Leaders prepare for 'worst-case scenario' on fears of a total shut off

Gasoline and diesel prices are displayed near a gas station in Rome, Italy, June 23, 2022. (PHOTO / XINHUA)

Just one of five turbines is now whirring within the Nord Stream 1 pipeline, the chief artery that pumps gas from Russia to Europe. Previously reduced capacity was once again reduced to 20 percent on Wednesday by the Russian energy company Gazprom, raising fears of a total shut off.

Russia said it is impossible to run the pipeline effectively, since foreign sanctions have delayed the repair and return of turbines, which are made and serviced abroad.

As the dispute rumbles on, European leaders are preparing for a worst-case scenario involving an unprecedented prolonged cut-off of all Russian gas, which made up 47 percent of European Union imports last year.

"Whether it is a partial or a major cut-off of Russian gas, or a total cut-off of Russian gas, Europe needs to be ready," European Commission President Ursula von der Leyen said recently.

The bloc's current strategy involves three key measures: increased supply from non-Russian sources; reducing overall demand, with member states agreeing to a voluntary 15 percent cut from August to March; and setting up a joint gas storage mechanism, which is now around two-thirds full. Stores would need to reach 90 percent to get Europe through the winter, said the International Energy Agency, or IEA.

"And even then, it could still face supply disruptions in the latter part of the heating season," IEA Executive Director Fatih Birol said.

If supply remains low or is totally shut off, the geopolitical and economic ramifications will be significant.

European countries that import comparatively little Russian gas, such as Spain and the United Kingdom, will still contend with rising costs, according to a new working paper from the International Monetary Fund, and more exposed countries in central and eastern Europe could face outright gas shortages and see GDP losses of as much as 6 percent.

Meanwhile, gas exporters have benefited from the situation. The United States became the world's largest exporter of liquefied natural gas in the first half of this year, with two-thirds of exports going to Europe.

"A new LNG trade, built on long-term contracts, will develop between the US and EU," said David Evans, a senior counsel at the international law firm Clifford Chance.

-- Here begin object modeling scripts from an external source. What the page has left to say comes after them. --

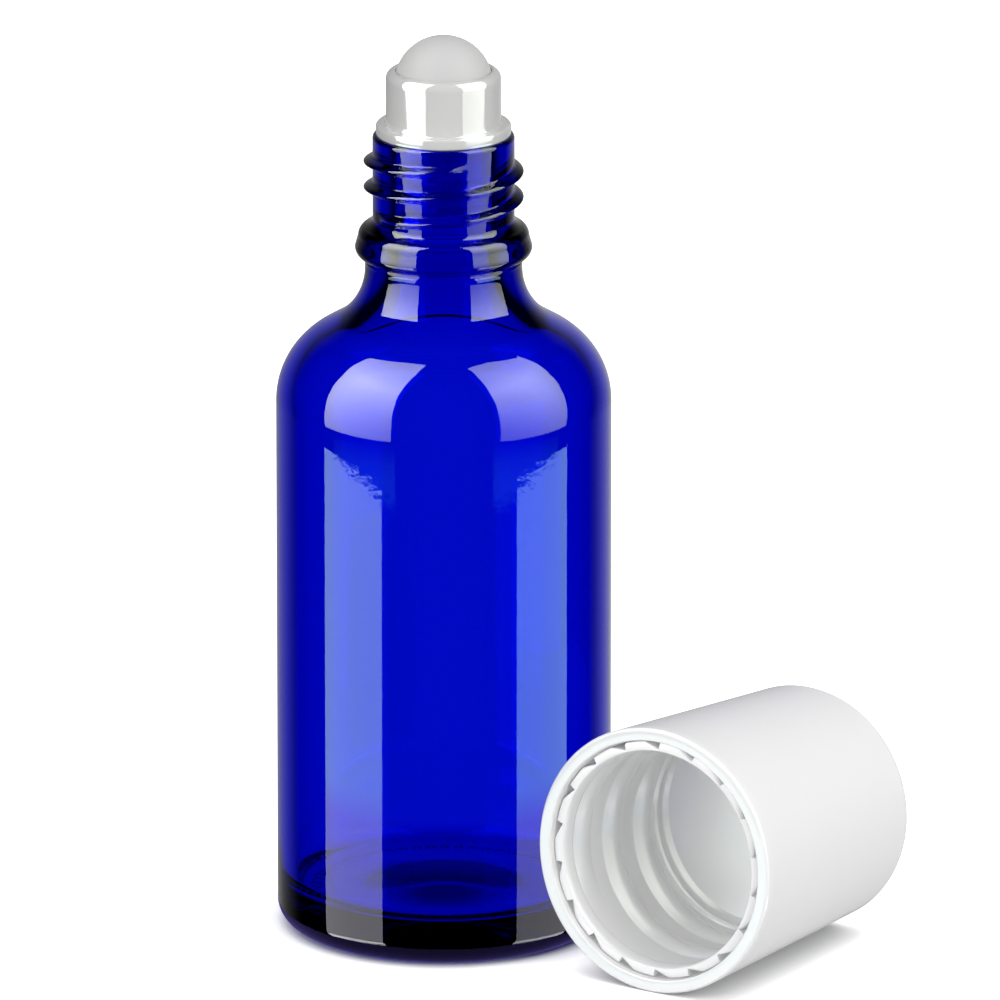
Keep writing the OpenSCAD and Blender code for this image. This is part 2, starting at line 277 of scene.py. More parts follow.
def cobalt_glass():
    """Clear cobalt glass: colourless at the surface, blue by the depth of glass that the light crosses, and rippled
    in a band under the shoulder."""
    n = Nodes("cobalt_glass")
    shader = n.new("ShaderNodeBsdfPrincipled")
    shader.inputs["Base Color"].default_value = (1, 1, 1, 1)
    shader.inputs["Transmission Weight"].default_value = 1
    shader.inputs["IOR"].default_value = 1.52
    shader.inputs["Roughness"].default_value = 0
    wave = n.bump(n.noise(170, 1.5, stretch=(1, 1, 0.6)), 1.6e-6)
    height = n.new("ShaderNodeSeparateXYZ")
    n.link(n.new("ShaderNodeTexCoord").outputs["Object"], height.inputs[0])
    level = height.outputs["Z"]
    band = n.math("MULTIPLY", n.span(level, 0.047, 0.053, 0, 1), n.span(level, 0.0565, 0.059, 1, 0))
    ripple = n.math("MULTIPLY", n.noise(1500, 2, 0.6, stretch=(1, 1, 0.8)), band)
    n.link(n.bump(ripple, 3e-6, normal=wave), shader.inputs["Normal"])
    n.link(shader.outputs["BSDF"], n.out.inputs["Surface"])
    depth = n.new("ShaderNodeVolumeAbsorption")
    depth.inputs["Color"].default_value = (0.01, 0.27, 0.935, 1)
    depth.inputs["Density"].default_value = 2000
    n.link(depth.outputs["Volume"], n.out.inputs["Volume"])
    return n.mat


# ---------------------------------------------------------------- glass bottle

round_end = math.pi / 2 - SHOULDER_SLOPE
bead_z = RIM_Z - FINISH_H
neck_low = bead_z - BEAD_LOW_R - NECK_STRAIGHT
fillet_end_r = NECK_R + FILLET_R * (1 - math.cos(round_end))
fillet_end_z = neck_low - FILLET_R * math.sin(round_end)
shoulder_end_r = BODY_R - SHOULDER_R * (1 - math.cos(round_end))
shoulder_z = (fillet_end_z - (shoulder_end_r - fillet_end_r) * math.tan(SHOULDER_SLOPE)
              - SHOULDER_R * math.sin(round_end))
foot_out = BODY_R - HEEL_R
foot_in = foot_out - FOOT_W

KNURLS = 60
GLASS_SEGMENTS = KNURLS * 8
THREAD_ROW = 0.06
INNER_RING_R = 11.0
INNER_RING_H = 0.22
INNER_RING_HALF_W = 0.2
DIMPLE_H = 1.0
DIMPLE_ROWS = 8
INNER_HEEL_R = 2.2
RIM_OUT_R = 0.45
RIM_IN_R = 0.5
COVE_H = 0.9
# Fine line under the bead: how far it stands out, and how high it is over the neck's straight part
BEAD_LINE = ((0, 0.45), (0.02, 0.6), (0.06, 0.72), (0.06, 0.82), (0.02, 0.95), (0, 1.08))


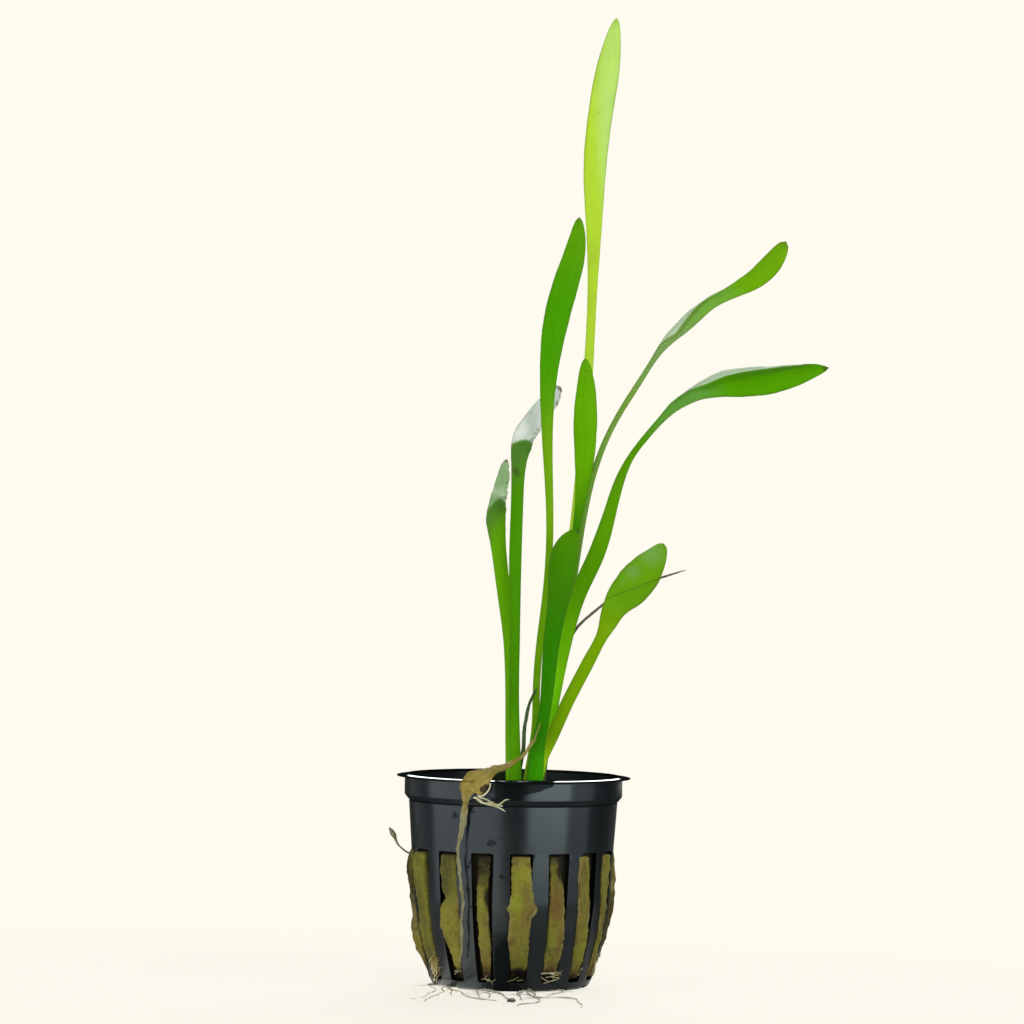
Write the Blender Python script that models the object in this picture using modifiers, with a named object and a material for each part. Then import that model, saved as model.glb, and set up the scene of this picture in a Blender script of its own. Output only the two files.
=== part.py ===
"""Potted dwarf sagittaria: an aquarium plant in a small black net pot.

Sizes are millimetres here and are turned to metres where points are made.
The pot stands on z = 0 with its axis on z; +x is right and -y is the front.
"""
import math

import bmesh
import bpy
import numpy as np

MM = 0.001

# Net pot
POT_HEIGHT = 48.7
FLANGE_RADIUS = 27.0
FLANGE_THICK = 0.6
COLLAR_RADIUS = 25.1
COLLAR_BOTTOM = 44.2
WALL = 0.8
FOOT_HEIGHT = 0.9
FOOT_DISC_RADIUS = 6.0
FOOT_RING_OUTER = 17.2
FOOT_RING_INNER = 14.6
FLOOR_TOP = 1.9
STEPS = 32
SLOTS = 16
SLOT_BOTTOM = 2.0
SLOT_TOP = 31.8
SLOT_HALF_TOP = 2.7
SLOT_HALF_BOTTOM = 1.9
FIRST_SLOT = -17.25
NOTCHES = 12
NOTCH_WIDTH = 3.0
FIRST_NOTCH = -18.0
ROOT_HOLE_FROM = 9.5
ROOT_HOLE_TO = 13.6

# Outer wall from the collar down to the foot, as radius and height
WALL_LINE = ((24.05, 42.7), (23.3, 31.8), (22.7, 19.8), (21.7, 13.0), (20.4, 7.6), (18.8, 1.9))

# Rock wool: gap to the pot and bulge through the slots
GAP = 0.3
WOOL_TOP_EDGE = 44.4
WOOL_TOP_MIDDLE = 45.0
BULGE = 0.9

# Crowns: middle x, y, radius
CROWN_LEFT = (-0.1, -2.5, 2.3)
CROWN_RIGHT = (5.3, -4.5, 2.7)
CROWN_BACK = (4.9, 4.7, 3.4)
CROWN_MIDDLE = 42.4
CROWN_HALF_HEIGHT = 3.9

# Leaves. Each row is a place along the leaf: x, y, z, width, how far the blade is turned
# away from the front and how far its edges curl back, both in degrees.
TALL = (
    (5.2, 7.0, 46.9, 2.1, 0, 20), (9.5, 9.0, 77.2, 2.2, 0, 20), (13.0, 11.0, 105.1, 2.2, 0, 20),
    (15.8, 12.0, 144.8, 2.2, 0, 20), (16.3, 12.0, 160.8, 2.3, 0, 20), (16.4, 11.0, 174.7, 3.7, 0, 25),
    (16.4, 11.0, 189.7, 5.5, 0, 25), (17.4, 10.0, 201.3, 5.8, 0, 20), (19.0, 9.0, 212.2, 5.8, 0, 15),
    (20.8, 9.0, 223.8, 4.8, 0, 10))
LEFT_HIGH = (
    (3.0, 3.0, 46.9, 1.7, 10, 20), (3.9, 3.0, 52.6, 1.7, 10, 20), (4.7, 2.5, 58.9, 1.7, 10, 20),
    (4.9, 1.5, 68.2, 1.7, 10, 20), (5.6, 0.0, 79.8, 1.7, 10, 20), (6.6, -1.3, 89.1, 1.7, 10, 20),
    (7.3, -3.0, 107.3, 1.7, 10, 20), (6.4, -3.0, 126.0, 2.5, 5, 20), (6.5, -2.5, 142.1, 4.3, 0, 20),
    (8.2, -1.0, 154.7, 6.1, 0, 25), (10.3, 0.0, 162.9, 6.1, 0, 20), (12.1, 1.0, 169.8, 5.9, 0, 15),
    (12.9, 2.0, 177.4, 5.3, 0, 10))
MIDDLE = (
    (5.3, 3.0, 46.9, 1.6, 0, 20), (7.5, 3.0, 57.8, 1.8, 0, 20), (10.4, 4.0, 77.4, 1.8, 0, 20),
    (13.0, 4.0, 101.8, 1.8, 0, 20), (14.1, 3.0, 110.6, 2.3, 0, 20), (15.0, 2.2, 120.3, 4.4, 0, 25),
    (15.1, 1.0, 131.1, 5.7, 0, 25), (15.1, 1.0, 138.8, 5.5, 0, 20), (14.8, 1.0, 144.9, 5.3, 0, 10))
RIGHT_HIGH = (
    (5.5, 6.0, 46.9, 1.6, 0, 20), (8.2, 6.0, 57.6, 1.6, 0, 20), (10.9, 7.0, 77.3, 1.6, 0, 20),
    (13.4, 7.0, 95.9, 1.5, 0, 20), (15.4, 6.0, 109.8, 1.5, 0, 20), (18.0, 5.0, 120.8, 1.4, 0, 20),
    (22.3, 5.0, 131.0, 1.3, 0, 20), (27.6, 4.0, 139.9, 1.3, 0, 20), (31.7, 3.0, 146.6, 1.7, -20, 30),
    (34.3, 2.0, 150.2, 3.2, -30, 45), (37.9, 1.0, 153.9, 4.4, -30, 50), (42.4, 0.0, 157.8, 3.9, -30, 45),
    (46.2, -1.0, 159.8, 3.1, -15, 30), (50.8, -1.0, 162.2, 4.0, -10, 25), (55.6, -3.0, 165.7, 5.0, -10, 20),
    (58.8, -4.5, 169.8, 4.6, -10, 15), (60.4, -5.0, 172.5, 4.4, -10, 15))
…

Nord Stream 1 generally supplies about 40 percent of Gazprom's gas delivery to Europe via a pipeline that runs beneath the Nordic Seas. At the beginning of June, five turbines ran at full capacity, but a series of pay disputes and turbine issues sent capacity fluctuating, from 85 percent in mid-June to 40 percent at the beginning of last week, with a brief maintenance period in between, when no gas ran through the pipeline.